## start

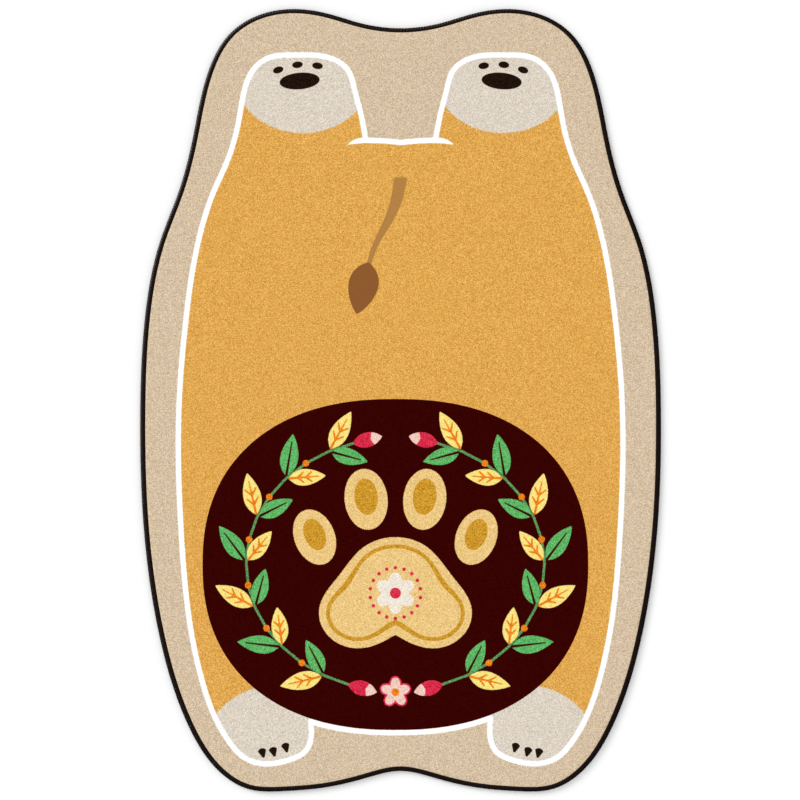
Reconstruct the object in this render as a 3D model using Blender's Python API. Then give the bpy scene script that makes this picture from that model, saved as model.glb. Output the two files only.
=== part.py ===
"""Animal-shaped rug for a child's room, lying flat on the floor.

It is a short-pile carpet, cut to the outline of a crouching animal seen from above, whose raw rim is pressed thin
and held inside an edge of overlocked yarn. Metres, +Z up, the fore paws towards -Y and the hind paws towards +Y.
The origin is the middle of the footprint, on the floor.
"""

import bmesh
import bpy
import numpy as np

MM = 0.001

# Driving dimensions, in millimetres.
RUG_LENGTH = 1200
RUG_WIDTH = 800
RUG_THICKNESS = 7.0
EDGE_WIDTH = 7.5
EDGE_HEIGHT = 6.5
RIM_THICKNESS = 3.4
FLOOR_LEG = 1.0
GAP = 0.3
OUTLINE_POINTS = 200

# Right half of the rug's outline, from the hind end round to the fore end: name, x, y in millimetres.
HALF_LENGTH = RUG_LENGTH / 2
HALF_WIDTH = RUG_WIDTH / 2
HALF_OUTLINE = (
    ("dip between the hind paws", 0, HALF_LENGTH - 28.5),
    ("rise to the hind paw", 62, HALF_LENGTH - 20.5),
    ("hind paw, inner side", 108, HALF_LENGTH - 7),
    ("hind paw, crown", 160, HALF_LENGTH + 1),
    ("hind paw, outer side", 217, HALF_LENGTH - 8),
    ("hind paw, corner", 262, HALF_LENGTH - 36.5),
    ("hind ankle", 294, 509),
    ("hind leg", 319, 404),
    ("thigh", 341.5, 319),
    ("hip", 369.5, 244),
    ("back of the flank", 391, 142),
    ("widest place", HALF_WIDTH, -20),
    ("front of the flank", 392.5, -220),
    ("shoulder", 369, -369),
    ("fore leg", 327, -498),
    ("fore paw, corner", 271, 23 - HALF_LENGTH),
    ("fore paw, outer side", 236, 3.5 - HALF_LENGTH),
    ("fore paw, sole", 180, -0.5 - HALF_LENGTH),
    ("fore paw, inner side", 108, 6.5 - HALF_LENGTH),
    ("rise from the fore paw", 52, 20 - HALF_LENGTH),
    ("dip between the fore paws", 0, 30.5 - HALF_LENGTH),
)

# Cross-sections at the rim: distance in from the outline and height above the floor, in millimetres.
CHANNEL_DEPTH = 1.8  # thickness of the yarn wall outside the carpet's rim
RIM_LOW = FLOOR_LEG + GAP
RIM_HIGH = RIM_LOW + RIM_THICKNESS
PILE_START = EDGE_WIDTH + GAP

CARPET_SECTION = (
    (PILE_START, 0),
    (PILE_START, RIM_LOW),
    (CHANNEL_DEPTH + GAP, RIM_LOW),
    (CHANNEL_DEPTH + GAP, RIM_HIGH),
    (PILE_START, RIM_HIGH),
    (PILE_START, RUG_THICKNESS - 1.3),
    (PILE_START + 1.0, RUG_THICKNESS - 0.5),
    (PILE_START + 3.2, RUG_THICKNESS - 0.1),
    (PILE_START + 7.0, RUG_THICKNESS),
)

EDGE_SECTION = (
    (EDGE_WIDTH, 0),
    (EDGE_WIDTH, FLOOR_LEG),
    (CHANNEL_DEPTH, FLOOR_LEG),
    (CHANNEL_DEPTH, RIM_HIGH + GAP),
    (EDGE_WIDTH, RIM_HIGH + GAP),
    (EDGE_WIDTH, RIM_HIGH + 2 * GAP),
    (0.83 * EDGE_WIDTH, 0.95 * EDGE_HEIGHT),
    (0.56 * EDGE_WIDTH, EDGE_HEIGHT),
    (0.34 * EDGE_WIDTH, 0.98 * EDGE_HEIGHT),
    (0.14 * EDGE_WIDTH, 0.87 * EDGE_HEIGHT),
    (0.03 * EDGE_WIDTH, 0.69 * EDGE_HEIGHT),
    (0, 0.48 * EDGE_HEIGHT),
    (0.04 * EDGE_WIDTH, 0.26 * EDGE_HEIGHT),
    (0.16 * EDGE_WIDTH, 0.08 * EDGE_HEIGHT),
    (0.36 * EDGE_WIDTH, 0),
)

# Colours as linear red, green and blue.
PILE_COLOUR = (0.66, 0.34, 0.075)
YARN_COLOUR = (0.018, 0.010, 0.008)


def clear_scene():
    for item in list(bpy.data.objects):
        bpy.data.objects.remove(item)


def whole_outline():
    """The named points of the right half, then their mirror images back up the left side."""
    right = np.array([(x, y) for _, x, y in HALF_OUTLINE], float)
    left = right[1:-1][::-1] * (-1, 1)
    return np.vstack([right, left])


def closed_spline(points, count):
    """Points on the closed cubic spline through the given ones, whose bend is continuous everywhere."""
    number = len(points)
    here = np.arange(number)
    after = (here + 1) % number
    chord = np.linalg.norm(points[after] - points, axis=1)
    before = np.roll(chord, 1)
    system = np.zeros((number, number))
    system[here, here] = 2 * (before + chord)
    system[here, after] += chord
    system[here, here - 1] += before
    slope = (points[after] - points) / chord[:, None]
    bend = np.linalg.solve(system, 6 * (slope - np.roll(slope, 1, axis=0)))
    knots = np.concatenate([[0], np.cumsum(chord)])
    along = np.linspace(0, knots[-1], count, endpoint=False)
    start = np.searchsorted(knots, along, side="right") - 1
    end = (start + 1) % number
    to_end = (knots[start + 1] - along)[:, None]
    from_start = (along - knots[start])[:, None]
    span = chord[start][:, None]
    cubic = (bend[start] * to_end**3 + bend[end] * from_start**3) / (6 * span)
    line = (points[start] / span - bend[start] * span / 6) * to_end
    line += (points[end] / span - bend[end] * span / 6) * from_start
    return cubic + line


def inward_normals(outline):
    """Unit vectors pointing into the rug. The outline runs clockwise seen from above."""
    tangent = np.roll(outline, -1, axis=0) - np.roll(outline, 1, axis=0)
    tangent /= np.linalg.norm(tangent, axis=1)[:, None]
    return np.stack([tangent[:, 1], -tangent[:, 0]], axis=1)


def cloth_material(name, colour, roughness):
    material = bpy.data.materials.new(name)
    material.use_nodes = True
    shader = material.node_tree.nodes["Principled BSDF"]
    shader.inputs["Base Color"].default_value = (*colour, 1)
    shader.inputs["Roughness"].default_value = roughness
    shader.inputs["Metallic"].default_value = 0
    return material


def carried_round(name, section, material, capped):
    """A solid whose cross-section is carried round the rug's outline.

    A capped one is filled across by its first and last rings, as a slab is. The other is a closed loop.
    """
    outline = closed_spline(whole_outline(), OUTLINE_POINTS)
    inward = inward_normals(outline)
    solid = bmesh.new()
    rings = []
    for inset, height in section:
        places = (outline + inset * inward) * MM
        rings.append([solid.verts.new((x, y, height * MM)) for x, y in places])
    joined = list(zip(rings, rings[1:]))
    if capped:
        solid.faces.new(rings[0])
        solid.faces.new(rings[-1])
    else:
        joined.append((rings[-1], rings[0]))
    for first, second in joined:
        for k in range(OUTLINE_POINTS):
            after = (k + 1) % OUTLINE_POINTS
            solid.faces.new((first[k], first[after], second[after], second[k]))
    bmesh.ops.recalc_face_normals(solid, faces=solid.faces[:])
    mesh = bpy.data.meshes.new(name)
    solid.to_mesh(mesh)
    solid.free()
    mesh.materials.append(material)
    mesh.shade_smooth()
    mesh.set_sharp_from_angle(angle=np.radians(35))
    made = bpy.data.objects.new(name, mesh)
    bpy.context.scene.collection.objects.link(made)
    return made


def make_carpet():
    """The carpet itself, with a crowned rim of pile and a thin pressed lip that the yarn grips."""
    pile = cloth_material("short pile", PILE_COLOUR, 0.95)
    return carried_round("carpet", CARPET_SECTION, pile, capped=True)


def make_edge():
    """The overlocked yarn, a rounded loop that wraps over, round and under the carpet's lip."""
    yarn = cloth_material("overlock yarn", YARN_COLOUR, 0.6)
    return carried_round("overlocked_edge", EDGE_SECTION, yarn, capped=False)


clear_scene()
make_carpet()
make_edge()
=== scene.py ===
"""A child's rug in the shape of a crouching animal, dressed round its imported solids.

The rug lies flat, fore paws towards -Y and hind paws towards +Y. Its backing cloth and the printed pile on it
take the carpet's place, and the yarn that is overlocked round its rim takes the edge's. Lengths are in
millimetres, but for the settings, the meshes and the stage, which are in metres.
"""

import math
from functools import reduce
from itertools import chain

import bpy
import numpy as np
from bpy.props import FloatProperty, FloatVectorProperty, IntProperty, PointerProperty
from mathutils.geometry import delaunay_2d_cdt
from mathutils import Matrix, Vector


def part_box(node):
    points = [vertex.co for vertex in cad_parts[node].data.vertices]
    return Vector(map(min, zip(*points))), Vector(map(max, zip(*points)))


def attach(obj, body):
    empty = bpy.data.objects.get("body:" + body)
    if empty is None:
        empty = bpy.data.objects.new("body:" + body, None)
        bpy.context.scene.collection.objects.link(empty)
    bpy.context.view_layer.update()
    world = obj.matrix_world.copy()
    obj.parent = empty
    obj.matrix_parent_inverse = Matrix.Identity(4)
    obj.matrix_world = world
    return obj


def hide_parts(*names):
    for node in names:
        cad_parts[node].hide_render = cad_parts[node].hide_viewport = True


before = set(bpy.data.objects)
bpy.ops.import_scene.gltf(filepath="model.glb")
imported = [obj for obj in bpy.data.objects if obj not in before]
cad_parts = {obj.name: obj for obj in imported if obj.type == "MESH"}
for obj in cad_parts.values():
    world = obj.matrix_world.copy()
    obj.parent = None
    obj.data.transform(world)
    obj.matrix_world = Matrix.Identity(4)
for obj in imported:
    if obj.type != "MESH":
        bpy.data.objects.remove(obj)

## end

Give again, word for word, only the lines running from the line with "made = bpy.data.objects.new(name, mesh)" through the line with "obj.matrix_world = world"; include both of those lines.

    made = bpy.data.objects.new(name, mesh)
    bpy.context.scene.collection.objects.link(made)
    return made


def make_carpet():
    """The carpet itself, with a crowned rim of pile and a thin pressed lip that the yarn grips."""
    pile = cloth_material("short pile", PILE_COLOUR, 0.95)
    return carried_round("carpet", CARPET_SECTION, pile, capped=True)


def make_edge():
    """The overlocked yarn, a rounded loop that wraps over, round and under the carpet's lip."""
    yarn = cloth_material("overlock yarn", YARN_COLOUR, 0.6)
    return carried_round("overlocked_edge", EDGE_SECTION, yarn, capped=False)


clear_scene()
make_carpet()
make_edge()
=== scene.py ===
"""A child's rug in the shape of a crouching animal, dressed round its imported solids.

The rug lies flat, fore paws towards -Y and hind paws towards +Y. Its backing cloth and the printed pile on it
take the carpet's place, and the yarn that is overlocked round its rim takes the edge's. Lengths are in
millimetres, but for the settings, the meshes and the stage, which are in metres.
"""

import math
from functools import reduce
from itertools import chain

import bpy
import numpy as np
from bpy.props import FloatProperty, FloatVectorProperty, IntProperty, PointerProperty
from mathutils.geometry import delaunay_2d_cdt
from mathutils import Matrix, Vector


def part_box(node):
    points = [vertex.co for vertex in cad_parts[node].data.vertices]
    return Vector(map(min, zip(*points))), Vector(map(max, zip(*points)))


def attach(obj, body):
    empty = bpy.data.objects.get("body:" + body)
    if empty is None:
        empty = bpy.data.objects.new("body:" + body, None)
        bpy.context.scene.collection.objects.link(empty)
    bpy.context.view_layer.update()
    world = obj.matrix_world.copy()
    obj.parent = empty
    obj.matrix_parent_inverse = Matrix.Identity(4)
    obj.matrix_world = world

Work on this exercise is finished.